I owe it to me and my heart to get it right this time, which my doctors say is quite possible. So many people throughout history never got the second and third chance I’m getting. It humbles me, for sure, and sometimes frightens me.

I eat pretty well, but I’m making some more changes to my diet. I’ll go to cardiac well into the winter, and I’ll be walking or biking almost every day.

Despite my many issues regarding exercise, I always feel better when I do it. And my orphaned body feels better too.  I feel better now, just from walking every morning and riding the bike last week. This weekend, I’ll get back on the bike again.

I am noticeably stronger than before my recent surgery. I don’t get drowsy in the middle of the morning; I don’t ache when I lift something or walk uphill.

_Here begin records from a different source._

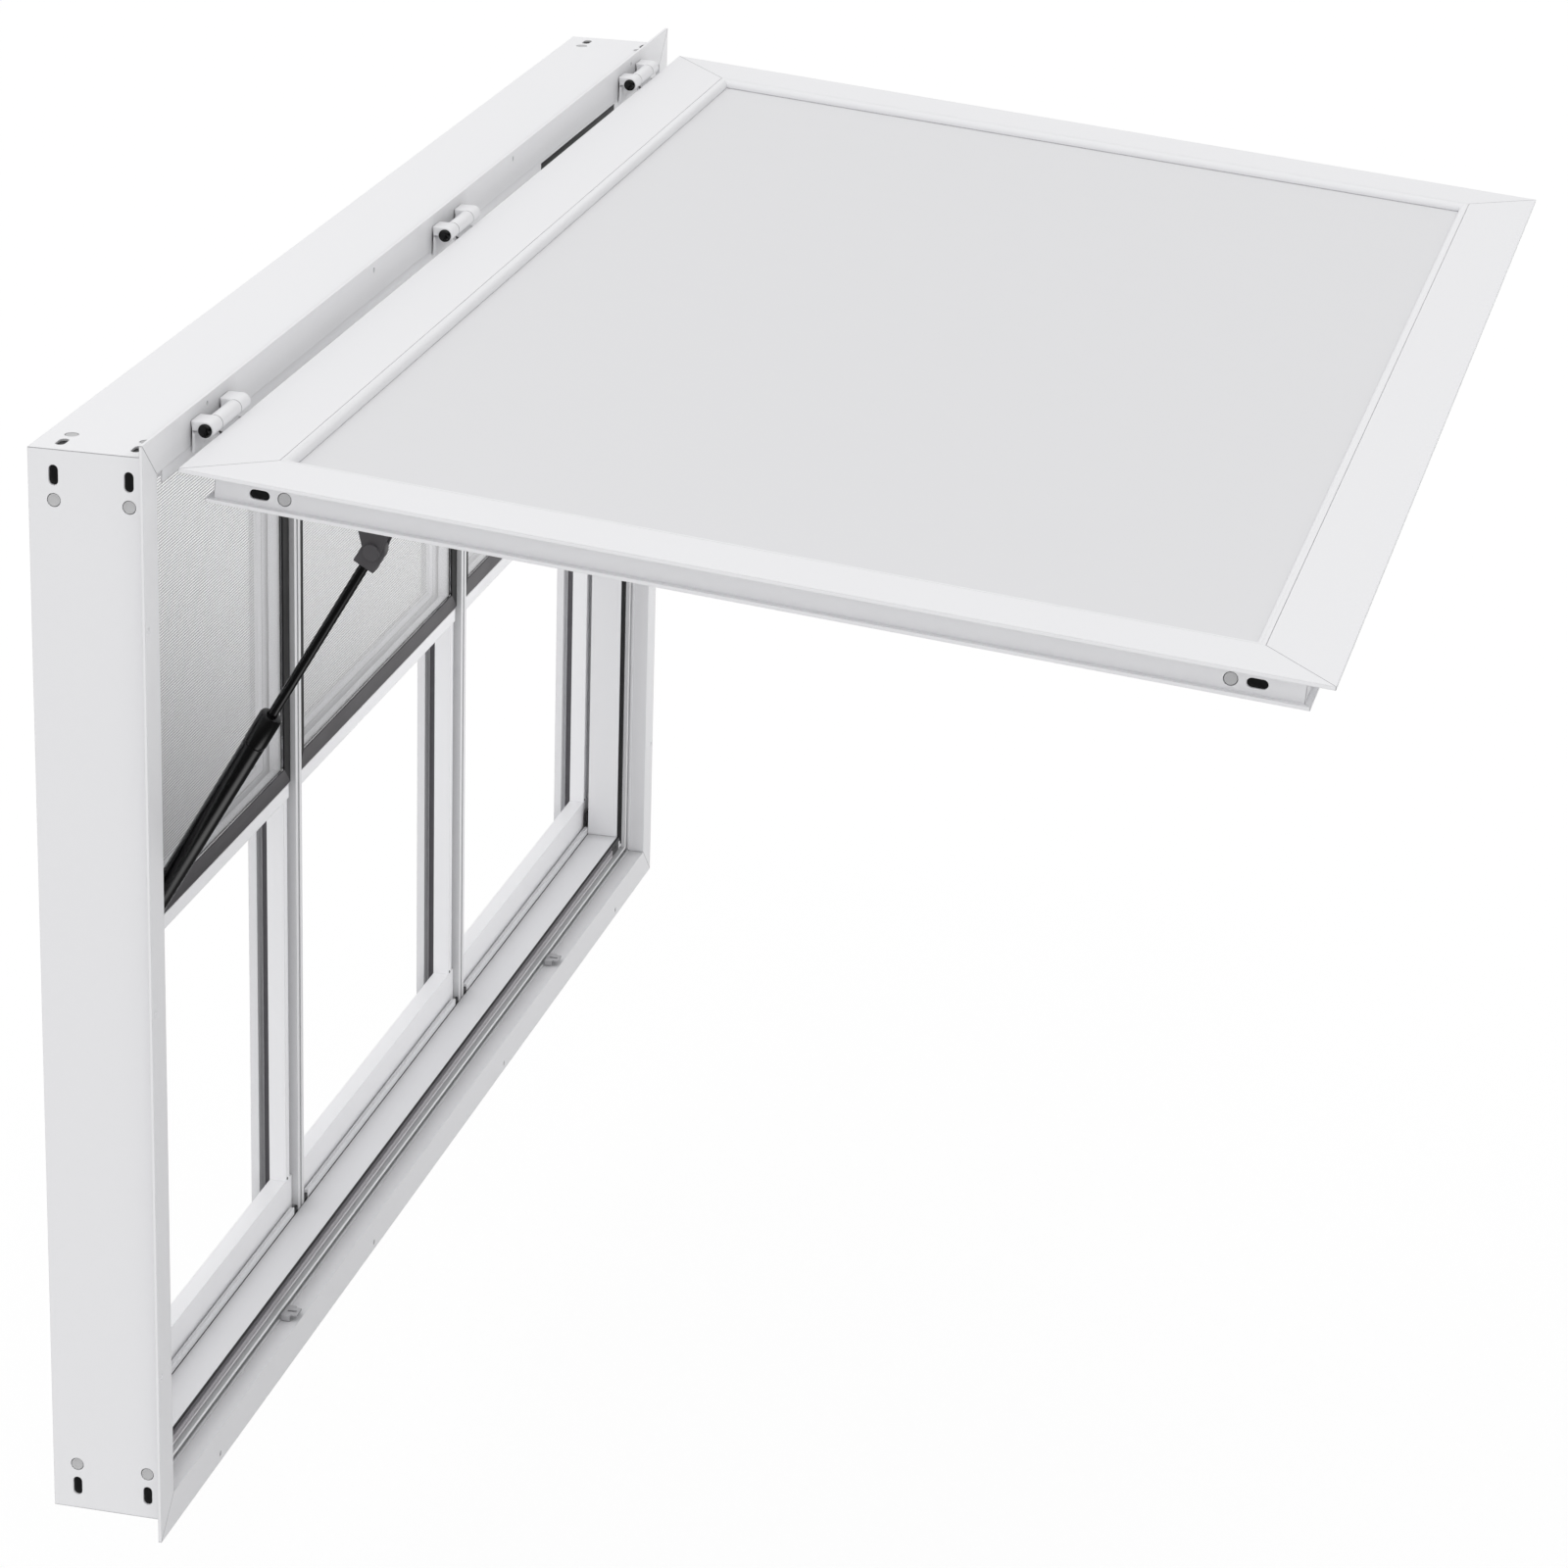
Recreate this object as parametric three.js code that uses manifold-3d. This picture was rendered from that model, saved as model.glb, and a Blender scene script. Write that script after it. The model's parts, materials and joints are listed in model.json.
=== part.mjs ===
// Serving window with a top-hinged awning hatch, three glazed bays and sliding insect screens.
//
// Millimetres. +X is to the right as seen from outside, +Y goes into the room, +Z is up.
// The origin lies on the back face of the front flange, which seats on the wall, at the middle of
// the lower row of screws. The hatch is modelled open, on its gas struts.

import * as THREE from 'three';
import { mergeVertices } from 'three/addons/utils/BufferGeometryUtils.js';
import Module from 'manifold-3d';

const wasm = await Module();
wasm.setup();

// ---------------------------------------------------------------------------------------------
// Driving dimensions
// ---------------------------------------------------------------------------------------------

// Outer frame. Insets are measured inwards from the outer edge of the flange, depths from its face.
const frameWidth = 1524;
const frameHeight = 914;
const flangeThick = 2.5;
const flangeLap = 13; // how far the flange reaches past the body
const frameWall = 2; // wall of the frame extrusion
const outerLedgeInset = 30;
const outerLedgeWidth = 15.6; // from the flange face to the fine lip
const lipRise = 1.5;
const lipThick = 1.8;
const thinRibInset = 33.5;
const ribInset = 39.5; // outer edge of the paired ribs
const ribWidth = 3.5;
const gasketWidth = 6; // black strip on the inner edge of the riser
const innerLedgeInset = 53;
const innerLedgeWidth = 32.1;
const trackInset = 33.5; // floor of the window track
const trackWidth = 32.5;
const backLipInset = 45.5;
const backLipThick = 7.5;
const blockLength = 24; // end blocks in the sill's riser
const blockDepth = 1.6;
const blockScrewDiameter = 3.6;

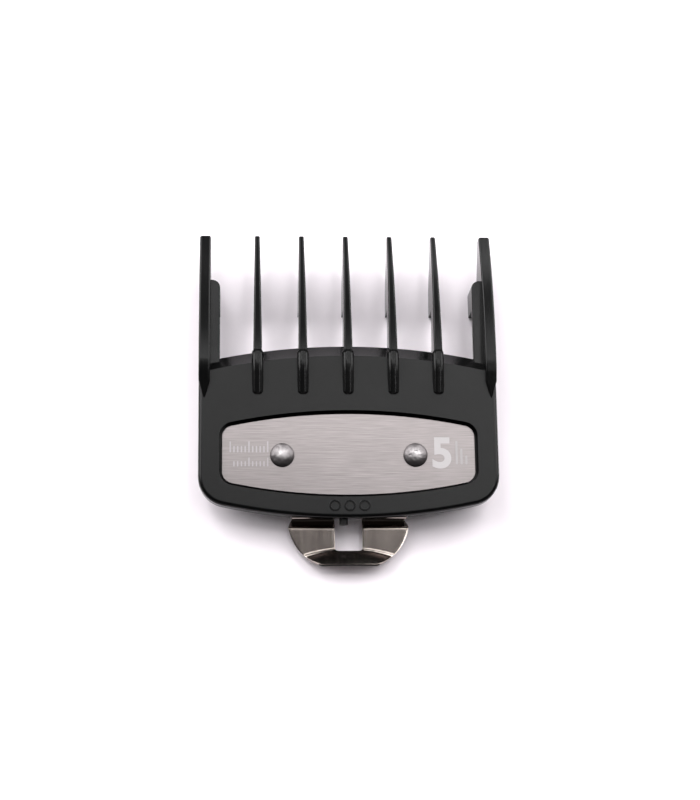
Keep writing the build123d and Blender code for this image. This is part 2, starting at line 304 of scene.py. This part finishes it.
def spring_steel():
    """Plated strip with faint rolling lines and a light haze."""
    n = Nodes("spring_steel")
    rolled = n.noise((4200, 140, 140), detail=3, roughness=0.6)
    haze = n.noise((500, 500, 500), detail=4)
    n.set(Metallic=1.0)
    n.join(
        Base_Color=n.blend(haze, (0.25, 0.217, 0.197), (0.31, 0.277, 0.254)),
        Roughness=n.spread(rolled, 0.12, 0.18, *NOISE),
        Normal=n.bump(rolled, 0.0012 * MM, strength=0.5),
    )
    return n.material


def cut_steel_painted_shade():
    """The strip's sheared end: dull, with fine score lines down it, its colour painted near black as
    painted shade.
    """
    n = Nodes("cut_steel_painted_shade")
    scored = n.noise((5200, 300, 300), detail=3, roughness=0.6)
    n.set(Metallic=1.0)
    n.join(
        # painted shade: a near-black colour on the sheared end
        Base_Color=n.blend(scored, (0.005, 0.0046, 0.0042), (0.018, 0.0166, 0.0151)),
        Roughness=n.spread(scored, 0.45, 0.6, *NOISE),
        Normal=n.bump(scored, 0.004 * MM, strength=0.6),
    )
    return n.material


def etched(name, tone):
    """Frosted marks on the plate, matt and paler than it; tone sets how pale."""
    n = Nodes(name)
    frost = n.noise((14000, 14000, 14000), detail=2)
    dark = (0.80 * tone, 0.765 * tone, 0.775 * tone)
    light = (1.0 * tone, 0.96 * tone, 0.975 * tone)
    n.set(Metallic=0.6)
    n.join(
        Base_Color=n.blend(frost, dark, light),
        Roughness=n.spread(frost, 0.62, 0.8),
        Normal=n.bump(frost, 0.002 * MM),
    )
    return n.material


def white_floor():
    """White paper with a very faint glow, as in a bright room."""
    n = Nodes("white_paper")
    n.set(Roughness=0.9, Specular_IOR_Level=0.1)
    n.set(Emission_Strength=0.03, Emission_Color=(1, 0.95, 0.99, 1))
    fibre = n.noise((900, 900, 900), detail=3)
    n.join(Base_Color=n.blend(fibre, (0.89, 0.835, 0.88), (0.91, 0.855, 0.90)))
    return n.material


# ---------------------------------------------------------------- comb body
frame["nodes"]["comb_body"].data.materials.clear()
frame["nodes"]["comb_body"].data.materials.append(nylon())

# ---------------------------------------------------------------- face plate
PLATE_RADIUS = 96 * MM  # of its bowed long edges
PLATE_CORNER = 2 * MM
PLATE_ROUNDING = 0.09 * MM
BOW_STEPS = 24
CORNER_STEPS = 16
HOLE_STEPS = 48


def barrel_outline(half_width, half_height):
    """Bowed long edges, straight short edges and round corners, about the origin."""
    # A corner's centre lies one corner radius inside both the bowed and the straight edge.
    to_centre = PLATE_RADIUS - PLATE_CORNER
    corner_x = half_width - PLATE_CORNER
    corner_y = half_height - PLATE_RADIUS + math.sqrt(to_centre**2 - corner_x**2)
    corner_start = math.asin(corner_x / to_centre)
    quarter = []
    for step in range(BOW_STEPS + 1):
        a = corner_start * step / BOW_STEPS
        bow_y = half_height - PLATE_RADIUS + PLATE_RADIUS * math.cos(a)
        quarter.append((PLATE_RADIUS * math.sin(a), bow_y))
    for step in range(1, CORNER_STEPS + 1):
        a = corner_start + (math.pi / 2 - corner_start) * step / CORNER_STEPS
        quarter.append((corner_x + PLATE_CORNER * math.sin(a), corner_y + PLATE_CORNER * math.cos(a)))
    right_half = quarter + [(x, -y) for x, y in reversed(quarter)]
    return right_half + [(-x, y) for x, y in reversed(right_half)][1:-1]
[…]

Every morning, I head out on the Solitude Walk, I’ve asked Maria to come along so she can see my progress. I love the way she and I share our triumphs and defeats.

The next time, Maria will be able to visit me, making both of us feel better. I’ll have to skip some bike riding and cardiac rehab, but that’s fine. Resting is also part of healing.

This time, the challenges feel more daunting to me. My body is not as confident, I am older, and my heart will need some care and attention.

It is still strange to me to be an older man with a heart that needs some help.

The traumas unleashed by my e-bike have fused with my heart surgeries. Somehow, they are parts of the same thing.

The doctors and nurses will do their part, and then, I will do mine. Nothing worth doing is easy or simple. I have a task in front of me, and I hope I am up for it.

5 Comments

  1. 1. The healing words we all need before surgery: “She thinks it’s a good thing for me to do and is confident of the outcome.”

    2. This makes me remember Bill Clinton saying he thought he could outwit his body’s health requirenents… until he had a second heart attack, then he obeyed.

  2. I’m glad you are getting the treatment that you need. However, I have one request. Please stop calling it surgery. Going to the cath lab is not surgery. I wouldn’t care, but I work in Cardiac Care and I hate to see even one of your readers scared off from a cath because of your choice of words. Surgery means cracking your chest and a lengthy recovery. A cardiac cath is definitely not surgery. Words matter and I don’t want anyone to skip an important procedure. Thank you and I’m sure you will do well.

    1. Anne, thanks for the message> I appreciate your message. It’s confusing to me because the doctor said he wanted to perform more surgery and my cardiologist said she agreed that I should have the “surgery,” and the appointment nurse referred to the procedure as a “catheter surgery.” Perhaps you are not quite familiar with the procedure the surgeon wants to do with my heart.
      Merriam – Webster defines surgery much more broadly than you do: “The branch of medicine that employs operations in the treatment of disease or injury. Surgery can involve cutting, abrading, suturing, or otherwise physically changing body tissues and organs.” Surgery is not just cracking one’s chest, according to my doctors.
      I appreciate your position in cardiac care and thanks for your good work, but the people I’ve met in cardiac care have a different feeling than you do.
      I think that any procedure that occurs under anesthesia in an operating room where a “surgeon” cuts a hole in my leg, enters an artery (which requires suturing), and re-adjust the flow of blood to my heart is surgery to me. There was cutting, suturing, and physically changing both body tissues and organs. I will check again with my doctors as to how they use this term and why, and if I’m not using it properly I’ll be happy to change it..Thanks for your good wishes, I’m in good hands.

      1. Anne, since you wrote to me about words, I took your post seriously. Looks like you were wrong, and I will continue to use the term “surgery,” perhaps upgrading it to “cardiac surgery.” We both need to be careful about the words we choose. I looked up the terms in three separate dictionaries and talk with my surgeon and several nurses. In the morning, I’ll ask my cardiologist, although her nurse said “surgery” is the right term and the term they use. Thanks for inspiring a blog post.